Overall lease coverage has improved substantially from 2006 to today, and 4.2x lease coverage is considered quite good.
Debt wise, there are no maturities until 2016 and 89% of its debt is fixed rate.
Valuation & Comps:
Best comps include Health Care REIT (27% SNFs, 29% ALFs, 6% Hospital), HCP, Ventas and Healthcare Realty Trust (mostly medical offices).
At an 86c dividend for MPW, the stock would yield 7.0% vs comps at 4.8% today. At similar yields as the comps (4.8%), MPW would trade at $18.00, up 46% from current prices without dividends.
On an FFO basis, MPW at 14x (a 10% discount to comps valuation) would trade at $15.80, up 32%.
According to Real Capital Analytics, prices paid for medical offices in private transactions have averaged 7.6% cap rates over the past year.
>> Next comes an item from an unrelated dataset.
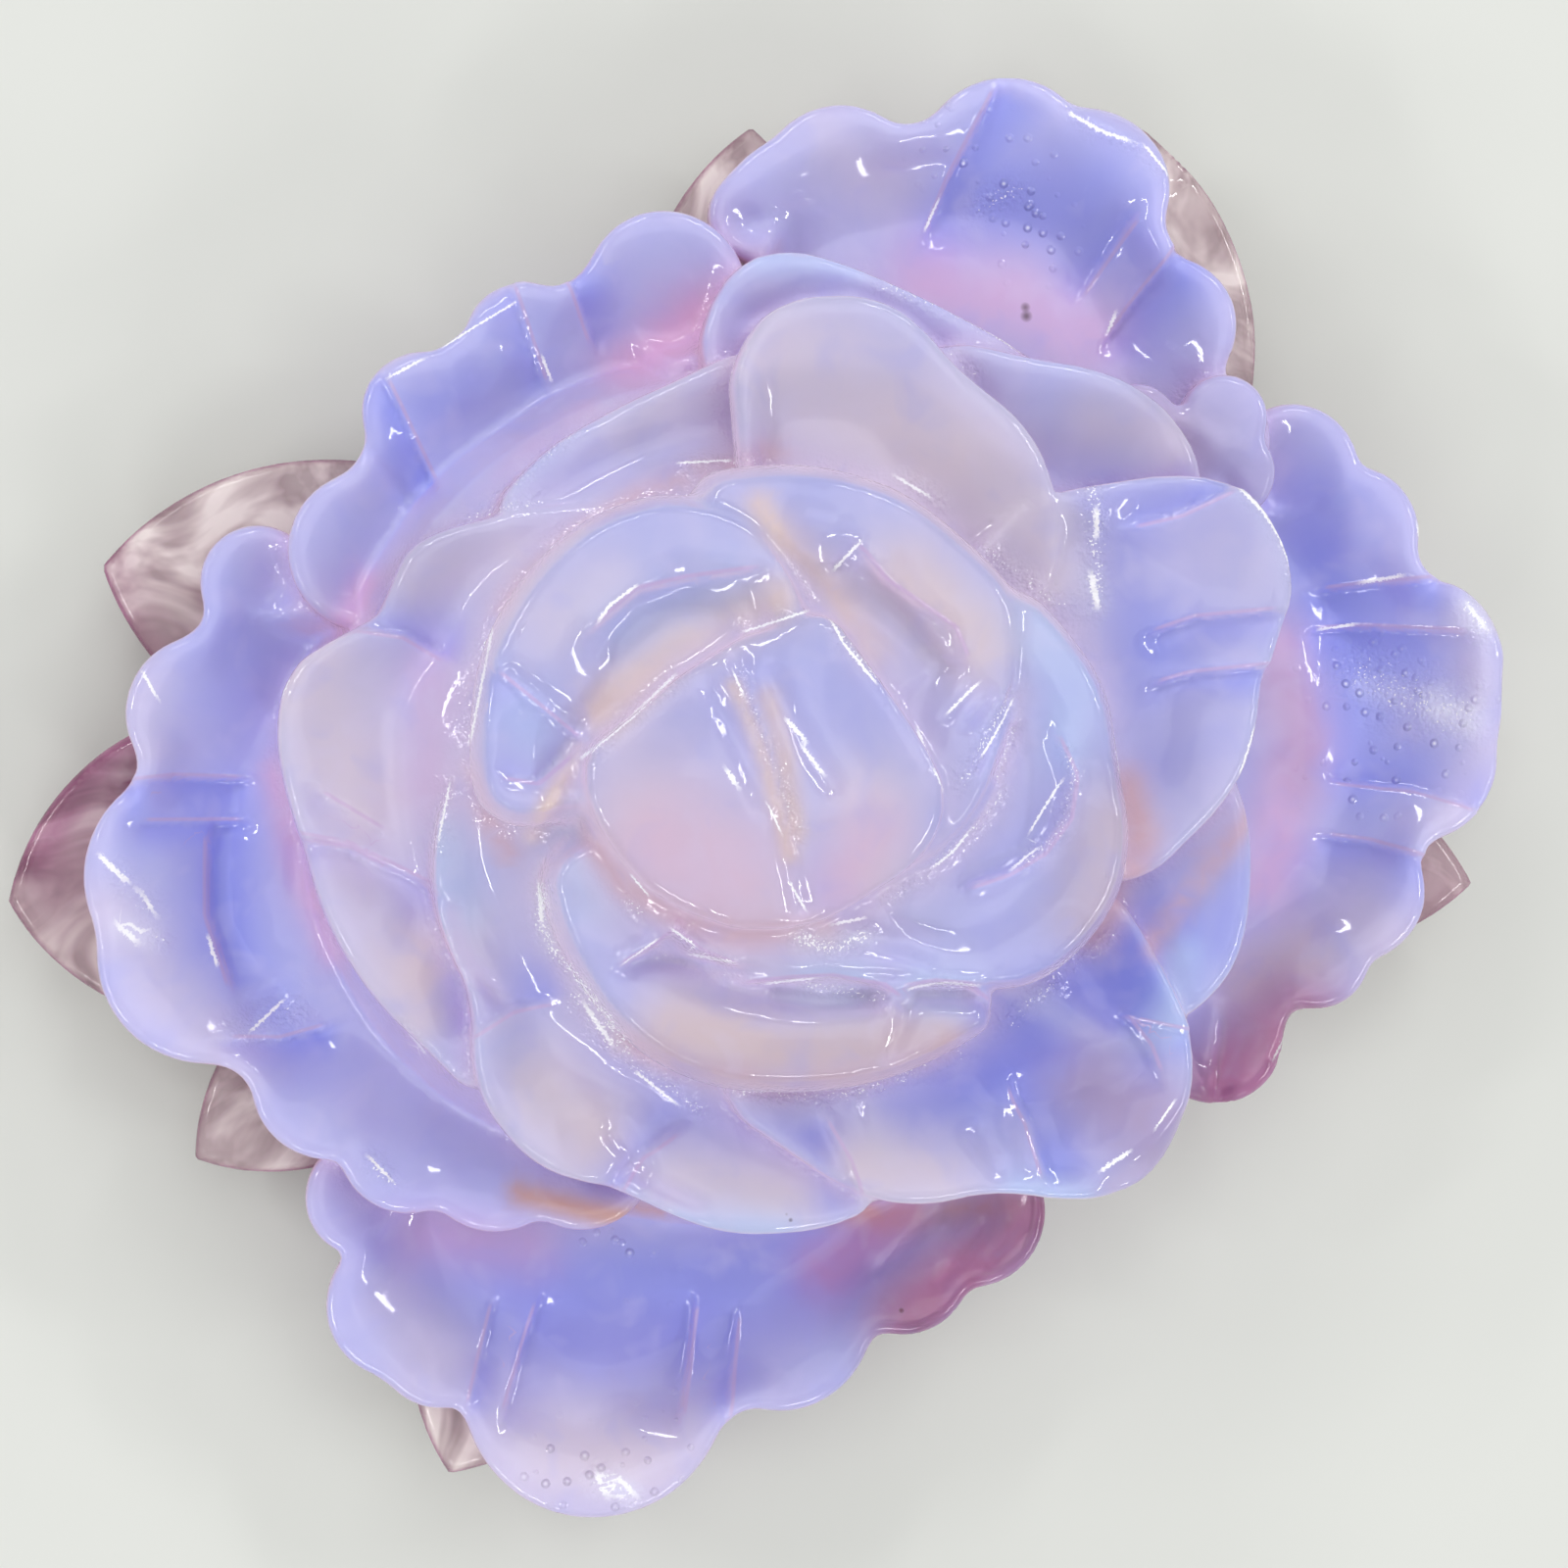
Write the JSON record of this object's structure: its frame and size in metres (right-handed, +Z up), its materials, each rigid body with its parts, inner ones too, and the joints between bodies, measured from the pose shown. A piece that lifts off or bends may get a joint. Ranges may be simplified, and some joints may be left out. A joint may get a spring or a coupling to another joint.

Public REITs tend to operated better quality and larger facilities than those privately held, but assuming this kind of cap rate would imply $14.75 in fair value for MPW - up 20%.
The downside could be $10 per share assuming missed earnings and a weak 10x FFO multiple. With 80c in dividends, that implies 10-12% down over a year vs upside cases of 22 to 45%.